The Commission notes that in its decisions of 22 April 1992 the
Federal Court was merely dealing with the issue of the inadmissibility
of the appeals for failure to pay court costs. However, such a
decision does not concern "the determination of (the applicant's) civil
rights and obligations" within the meaning of Article 6 para. 1
(Art. 6-1) of the Convention, and this provision is therefore not
applicable. As a result, this part of the application is incompatible
ratione materiae with the Convention within the meaning of Article 27
para. 2 (Art. 27-2) of the Convention.
4. The applicant complains that the disciplinary fines of 500 SFr
each imposed on him by the Federal Court in its decisions of 22 April
1992 breached his right under Article 6 para. 1 (Art. 6-1) of the
Convention to fair and correct proceedings.
The Government submit, with reference to the judgment of Engel
and others (see Eur. Court H.R., judgment of 8 June 1976, Series A no.
22, p. 35, para. 82), that Article 6 (Art. 6) of the Convention was not
applicable to the proceedings at issue. Thus, under the relevant Swiss
law, namely Section 31 of the Federal Judiciary Act, the fine was
disciplinary in nature. Moreover, the nature of the offence was not
criminal in that it only concerned particular persons in specific
proceedings, namely those appearing before the Federal Court, and did
not affect general interests of society. The degree of severity of the
penalty was also not such as to bring it under the sphere of criminal
law. The fine was not listed in the criminal register and could not
be replaced by a prison sentence. Finally, the Government point out
that the applicant had until the end of 1992 filed 287 appeals with the
Federal Court.
The applicant submits that Article 6 (Art. 6) of the Convention
applied to the proceedings at issue. In his opinion, what is of
relevance is mainly whether he abused his right to lodge the remedies
available to him under the law. The applicant submits inter alia that
he cannot be made responsible for unlawful judgments handed down by
lower courts, and the Government have not presented any example of the
applicant having abused his rights or acted unlawfully in respect of
the legal remedies which he used. The applicant refers to other
applicants who have filed more than 1,000 appeals without the Federal
Court having imposed a fine under Section 31 para. 2 of the Federal
Judiciary Act.
In order to determine whether Article 6 (Art. 6) was applicable
in the present case, the Commission has had regard to the three
alternative criteria laid down in the case-law (see Eur. Court H.R.,
Ravnsborg judgment of 23 March 1994, Series A no. 283-B, paras. 30 et
seq.; judgment of Engel and others, loc. cit.).
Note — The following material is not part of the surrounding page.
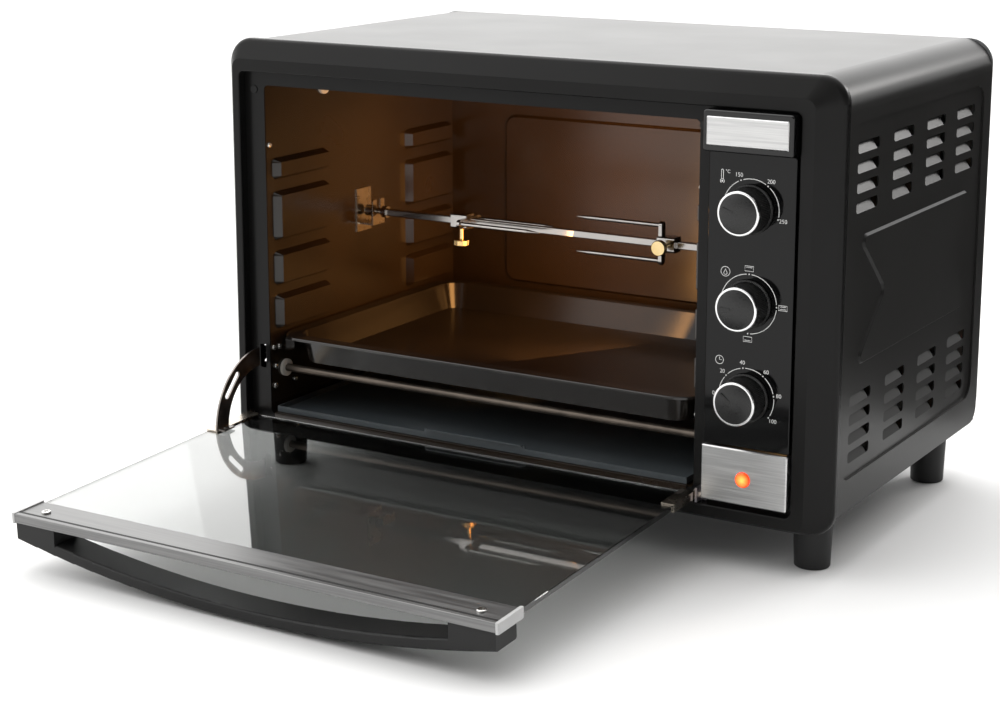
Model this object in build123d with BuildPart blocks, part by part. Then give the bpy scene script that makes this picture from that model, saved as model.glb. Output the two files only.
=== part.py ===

The Commission must first ascertain whether the provision
defining the offence at issue, namely Section 31 of the Federal
Judiciary Act, belongs according to the Swiss legal system to criminal
law. The Commission notes that, when such conduct as described in
Section 31 occurs, it is for the Federal Court to examine in the
particular case of its own motion and without the involvement of the
public prosecutor whether there has been an offence under that
provision. Moreover, the provision only deals with offences against
the good order of proceedings before the Federal Court, in particular
malevolent or wanton conduct within the meaning of Section 31 para. 2
of the Federal Judiciary Act. Finally, the fines at issue were not
entered in the criminal register and could not be replaced by a prison
sentence.
As a result, the Commission cannot find it established that the
provision concerning sanctions against disturbance of the good order
of court proceedings belongs to criminal law under the Swiss legal
system (see mutatis mutandis Eur. Court H.R., Ravnsborg judgment, loc.
cit., para. 33).
It is therefore necessary to turn to the second criterion, namely
the very nature of the offence. The Commission notes that Section 31
applies to persons involved in proceedings before the Federal Court.
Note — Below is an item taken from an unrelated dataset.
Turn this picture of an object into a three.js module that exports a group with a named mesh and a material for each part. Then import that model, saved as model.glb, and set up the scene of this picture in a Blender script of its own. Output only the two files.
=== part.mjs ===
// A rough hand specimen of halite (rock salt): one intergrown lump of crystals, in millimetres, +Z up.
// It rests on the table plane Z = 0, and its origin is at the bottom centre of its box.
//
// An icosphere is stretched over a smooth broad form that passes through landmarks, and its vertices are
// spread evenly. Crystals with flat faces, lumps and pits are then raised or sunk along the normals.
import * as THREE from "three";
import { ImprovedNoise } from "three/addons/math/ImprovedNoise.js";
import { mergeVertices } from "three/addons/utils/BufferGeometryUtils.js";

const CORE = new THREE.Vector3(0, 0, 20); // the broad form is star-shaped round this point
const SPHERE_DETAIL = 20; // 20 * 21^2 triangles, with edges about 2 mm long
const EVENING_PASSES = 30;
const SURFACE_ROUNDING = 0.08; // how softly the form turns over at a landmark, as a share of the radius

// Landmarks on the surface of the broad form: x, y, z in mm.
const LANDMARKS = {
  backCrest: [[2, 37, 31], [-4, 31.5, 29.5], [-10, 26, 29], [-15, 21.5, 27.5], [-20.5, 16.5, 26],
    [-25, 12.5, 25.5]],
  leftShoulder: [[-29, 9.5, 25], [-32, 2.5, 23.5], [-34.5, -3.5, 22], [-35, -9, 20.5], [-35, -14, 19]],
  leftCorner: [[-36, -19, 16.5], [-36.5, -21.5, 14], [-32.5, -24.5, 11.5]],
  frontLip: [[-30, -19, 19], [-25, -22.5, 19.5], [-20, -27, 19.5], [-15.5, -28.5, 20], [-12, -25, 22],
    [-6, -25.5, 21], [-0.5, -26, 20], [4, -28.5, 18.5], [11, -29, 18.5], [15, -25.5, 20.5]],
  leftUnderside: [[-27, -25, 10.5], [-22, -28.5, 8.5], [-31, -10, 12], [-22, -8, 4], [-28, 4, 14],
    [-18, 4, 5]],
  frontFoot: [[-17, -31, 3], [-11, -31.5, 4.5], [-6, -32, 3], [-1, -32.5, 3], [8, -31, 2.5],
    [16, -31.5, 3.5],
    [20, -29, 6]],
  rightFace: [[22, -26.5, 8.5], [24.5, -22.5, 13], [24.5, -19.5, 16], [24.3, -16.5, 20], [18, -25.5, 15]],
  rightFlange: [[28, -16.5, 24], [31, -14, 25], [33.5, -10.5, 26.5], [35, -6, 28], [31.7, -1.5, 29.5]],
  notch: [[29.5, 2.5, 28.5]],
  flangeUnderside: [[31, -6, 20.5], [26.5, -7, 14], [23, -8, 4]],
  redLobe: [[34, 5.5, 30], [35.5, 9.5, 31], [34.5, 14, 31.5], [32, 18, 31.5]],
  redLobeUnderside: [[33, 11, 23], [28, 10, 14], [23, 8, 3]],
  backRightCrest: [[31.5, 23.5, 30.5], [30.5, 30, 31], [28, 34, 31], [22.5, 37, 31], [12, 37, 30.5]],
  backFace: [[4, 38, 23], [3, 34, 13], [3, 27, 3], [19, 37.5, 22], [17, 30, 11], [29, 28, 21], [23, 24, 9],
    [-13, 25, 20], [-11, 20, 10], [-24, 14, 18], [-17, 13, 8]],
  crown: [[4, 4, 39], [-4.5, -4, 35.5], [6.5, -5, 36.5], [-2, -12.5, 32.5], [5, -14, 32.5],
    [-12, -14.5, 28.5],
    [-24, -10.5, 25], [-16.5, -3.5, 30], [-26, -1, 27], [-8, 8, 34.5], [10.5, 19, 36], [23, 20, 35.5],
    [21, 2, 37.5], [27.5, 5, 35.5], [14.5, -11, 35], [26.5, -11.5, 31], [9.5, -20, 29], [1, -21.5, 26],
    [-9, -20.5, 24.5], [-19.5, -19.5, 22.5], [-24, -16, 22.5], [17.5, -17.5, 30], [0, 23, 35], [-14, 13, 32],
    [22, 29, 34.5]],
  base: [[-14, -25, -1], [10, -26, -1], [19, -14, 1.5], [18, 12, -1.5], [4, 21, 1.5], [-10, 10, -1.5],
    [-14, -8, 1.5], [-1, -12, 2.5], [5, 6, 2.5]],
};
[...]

This provision does not concern conduct occurring in a different
context or of persons falling outside the circle of people covered by
that provision. It is for the Federal Court in the particular
proceedings in which the misconduct has occurred to examine of its own
accord whether the misconduct falls foul of Section 31.
However, such rules enabling a court to sanction disorderly
conduct in proceedings derive from the indispensable power of a court
to ensure the proper and orderly functioning of its own proceedings and
are a common feature of legal systems of Contracting States. Such
measures come closer to the exercise of disciplinary powers than to the
imposition of a punishment for committing a criminal offence (see Eur.
Court H.R., Ravnsborg judgment, loc cit. para. 34). The kind of
proscribed conduct for which the applicant was fined thus falls in
principle outside the scope of Article 6 (Art. 6) of the Convention.
Finally, the nature and degree of severity of the penalty that
the person concerned risked incurring - the third criterion - may bring
the matter into the "criminal" sphere. However, in the Commission's
opinion, the maximum fine which the applicant risked incurring, i.e.
500 SFr, did not attain a level such as to warrant classification of
the offence as criminal. The Commission also notes that the fine could
not be replaced by a prison sentence.
It follows that Article 6 (Art. 6) of the Convention did not
apply to the proceedings at issue. This part of the application is
therefore incompatible ratione materiae with the Convention within the
meaning of Article 27 para. 2 (Art. 27-2) of the Convention.
5. Insofar as the applicant complains under Article 13 (Art. 13) of
the Convention that he did not have an effective remedy at his
disposal, the Commission finds that no arguable claims have been made
out in relation to the applicant's complaints under Article 6
(Art. 6) of the Convention (see Eur. Court H.R., Powell and Rayner
judgment of 21 February 1990, Series A no 172, p. 13 et seq., paras 28
et seq.). The remainder of the application is therefore manifestly
ill-founded within the meaning of Article 27 para. 2 (Art. 27-2) of the
Convention.
For these reasons, the Commission by a majority
DECLARES THE APPLICATION INADMISSIBLE.